As a result, Kemaleddin Pasha was expelled from the imperial family and exiled to Bursa. In addition to the customary loss of his status as damat, he was also stripped of his military rank and decorations.

Semih Mümtaz, whose father Reşid Mümtaz Pasha, the governor of Bursa, was responsible for supervising Kemaleddin Pasha during his internal exile, makes no mention of any alleged plot to poison Fatma Naime Sultan. Instead, he describes the relationship between Princess Hatice Hanım and Kemaleddin Pasha as having been limited to the exchange of romantic letters. Mümtaz further claims that Princess Hatice deliberately arranged for these letters to be intercepted and revealed to Sultan Abdülhamid II, in retaliation for the husband chosen for her by the sultan.
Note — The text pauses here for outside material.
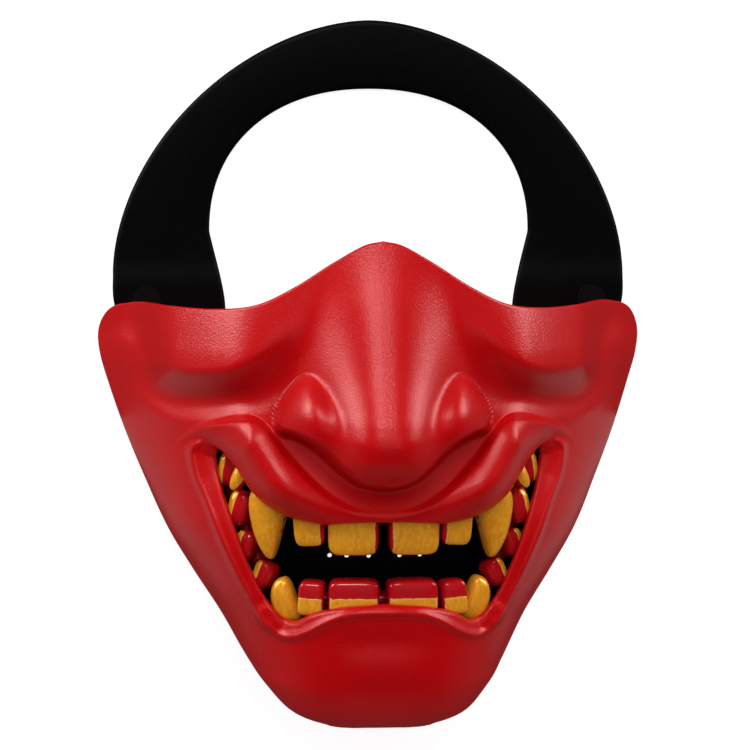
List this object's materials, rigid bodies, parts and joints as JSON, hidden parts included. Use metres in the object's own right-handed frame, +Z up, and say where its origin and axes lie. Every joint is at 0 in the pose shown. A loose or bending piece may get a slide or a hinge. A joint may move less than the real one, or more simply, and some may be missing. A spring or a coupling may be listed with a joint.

== Later life and death ==
In 1904, Kemaleddin Pasha was exiled to Bursa, which, due to its proximity to Istanbul and the governor Reşid Mümtaz Pasha's close ties to Abdul Hamid, allowed the capital to closely monitor him. Reşid Pasha, a relative of Kemaleddin Pasha, oversaw his house arrest, ensuring he remained under supervision. Kemaleddin Pasha stayed in Bursa under these conditions until the proclamation of the second Constitutional Monarchy four years later.

In 1908, following the Second Constitutional Era, he returned from exile to Constantinople. All his decorations and ranks were restored. He did not undertake any official duties after his return and lived in isolation for the rest of his life. Mehmed Kemaleddin Pasha died in 1920.